====== Data entries

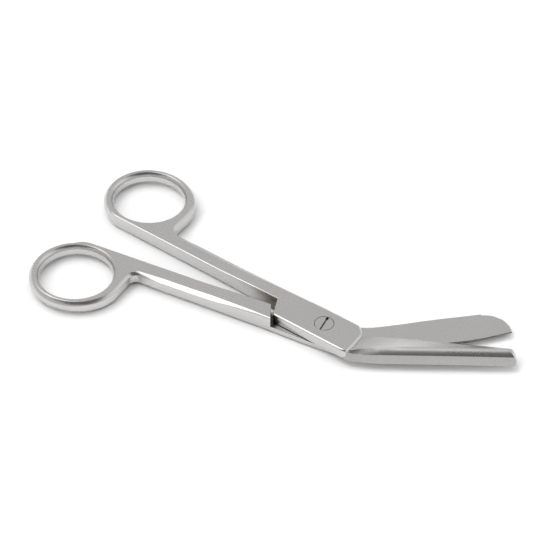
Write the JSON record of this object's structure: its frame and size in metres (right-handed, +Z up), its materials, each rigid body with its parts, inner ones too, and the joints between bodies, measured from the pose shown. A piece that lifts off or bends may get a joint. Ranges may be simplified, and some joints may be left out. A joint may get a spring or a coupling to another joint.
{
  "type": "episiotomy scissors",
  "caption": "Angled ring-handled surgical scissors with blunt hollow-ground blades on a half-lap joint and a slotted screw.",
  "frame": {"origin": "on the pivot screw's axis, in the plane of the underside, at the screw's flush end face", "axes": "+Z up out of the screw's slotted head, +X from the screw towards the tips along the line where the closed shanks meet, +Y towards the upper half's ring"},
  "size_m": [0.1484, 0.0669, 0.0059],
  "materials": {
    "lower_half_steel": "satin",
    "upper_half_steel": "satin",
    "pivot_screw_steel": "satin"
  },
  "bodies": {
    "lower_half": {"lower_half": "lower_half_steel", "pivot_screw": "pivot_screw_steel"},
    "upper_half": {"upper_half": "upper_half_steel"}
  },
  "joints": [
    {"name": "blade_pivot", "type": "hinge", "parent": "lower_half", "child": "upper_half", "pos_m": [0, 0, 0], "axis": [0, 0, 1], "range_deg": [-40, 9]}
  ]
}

============
====== Data entries

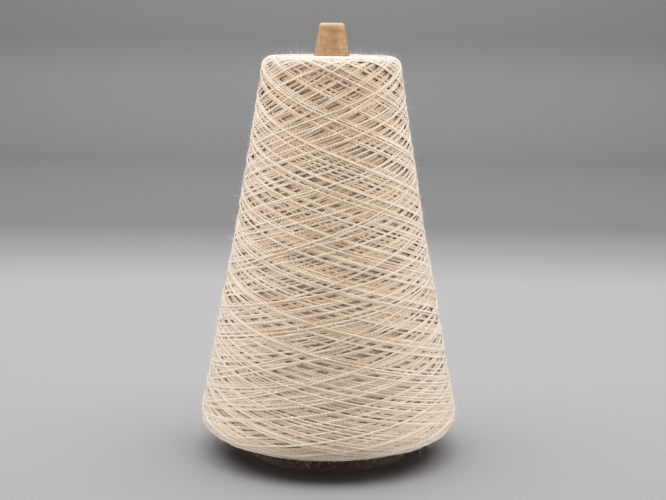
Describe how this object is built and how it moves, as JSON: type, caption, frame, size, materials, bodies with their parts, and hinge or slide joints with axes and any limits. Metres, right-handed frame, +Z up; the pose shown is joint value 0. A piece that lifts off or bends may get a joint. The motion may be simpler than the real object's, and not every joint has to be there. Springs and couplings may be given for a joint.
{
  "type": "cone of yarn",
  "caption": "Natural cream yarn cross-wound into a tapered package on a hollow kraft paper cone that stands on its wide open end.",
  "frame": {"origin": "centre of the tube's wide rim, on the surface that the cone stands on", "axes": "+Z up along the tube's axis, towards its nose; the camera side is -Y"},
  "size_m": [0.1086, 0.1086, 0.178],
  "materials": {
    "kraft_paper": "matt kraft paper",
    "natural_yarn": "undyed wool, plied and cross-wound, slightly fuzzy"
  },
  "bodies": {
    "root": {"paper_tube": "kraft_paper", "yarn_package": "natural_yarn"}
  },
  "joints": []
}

============
====== Data entries

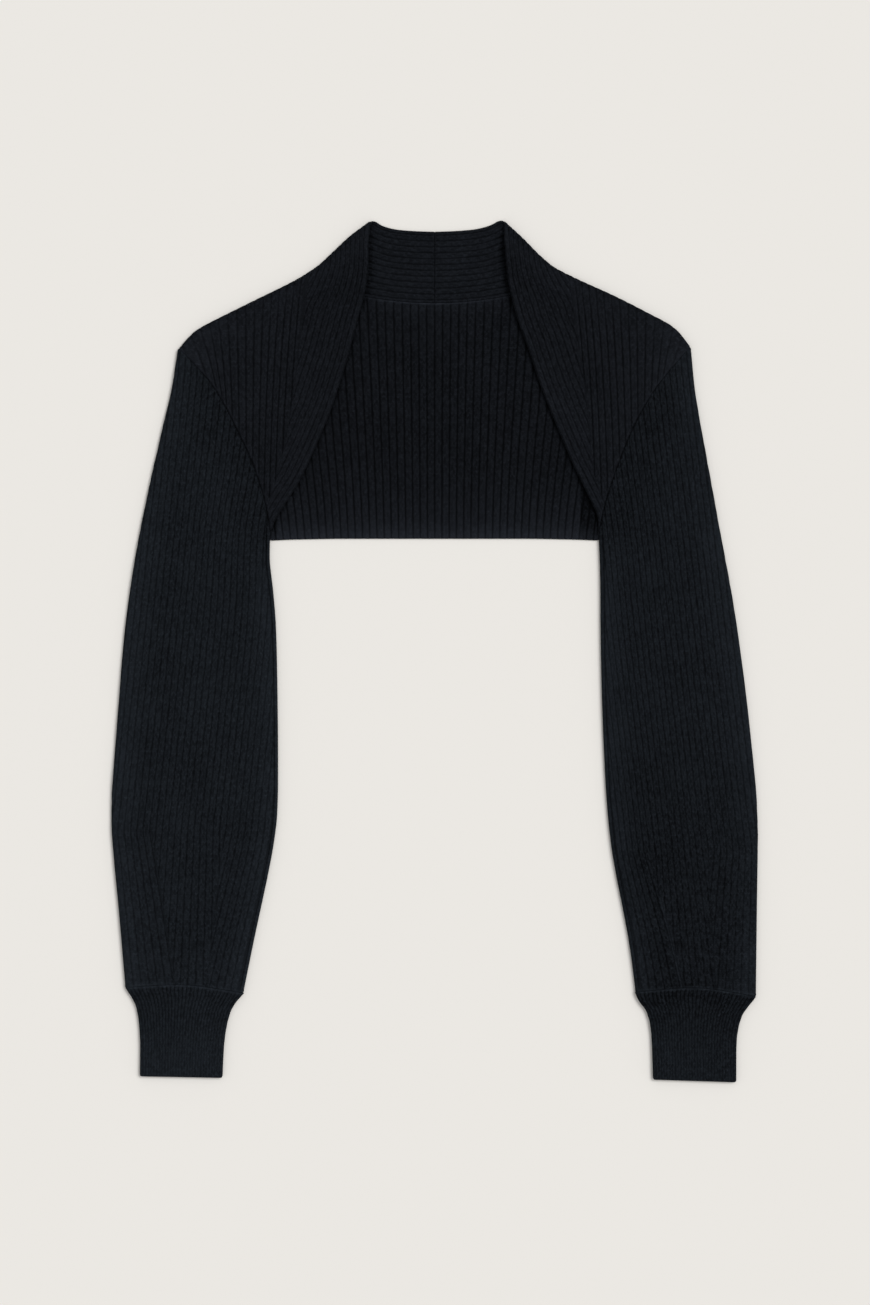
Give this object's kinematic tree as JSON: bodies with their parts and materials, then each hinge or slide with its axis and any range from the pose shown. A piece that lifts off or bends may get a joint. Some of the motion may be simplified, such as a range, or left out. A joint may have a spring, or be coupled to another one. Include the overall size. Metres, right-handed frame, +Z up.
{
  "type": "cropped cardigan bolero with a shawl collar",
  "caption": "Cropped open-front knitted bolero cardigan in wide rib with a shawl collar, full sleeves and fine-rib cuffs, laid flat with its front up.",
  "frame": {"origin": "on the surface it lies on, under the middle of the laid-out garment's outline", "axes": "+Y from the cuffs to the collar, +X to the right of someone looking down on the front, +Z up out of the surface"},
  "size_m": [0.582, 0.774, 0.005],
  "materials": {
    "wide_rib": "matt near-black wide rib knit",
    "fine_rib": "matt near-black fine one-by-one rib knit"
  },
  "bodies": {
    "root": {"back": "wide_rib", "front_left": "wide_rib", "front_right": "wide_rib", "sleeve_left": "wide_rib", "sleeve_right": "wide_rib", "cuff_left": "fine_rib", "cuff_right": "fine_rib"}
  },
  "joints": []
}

============

### Instructions to follow
Copy all lines from the material that include "hinge".

### Task result
    {"name": "blade_pivot", "type": "hinge", "parent": "lower_half", "child": "upper_half", "pos_m": [0, 0, 0], "axis": [0, 0, 1], "range_deg": [-40, 9]}
Describe how this object is built and how it moves, as JSON: type, caption, frame, size, materials, bodies with their parts, and hinge or slide joints with axes and any limits. Metres, right-handed frame, +Z up; the pose shown is joint value 0. A piece that lifts off or bends may get a joint. The motion may be simpler than the real object's, and not every joint has to be there. Springs and couplings may be given for a joint.
Give this object's kinematic tree as JSON: bodies with their parts and materials, then each hinge or slide with its axis and any range from the pose shown. A piece that lifts off or bends may get a joint. Some of the motion may be simplified, such as a range, or left out. A joint may have a spring, or be coupled to another one. Include the overall size. Metres, right-handed frame, +Z up.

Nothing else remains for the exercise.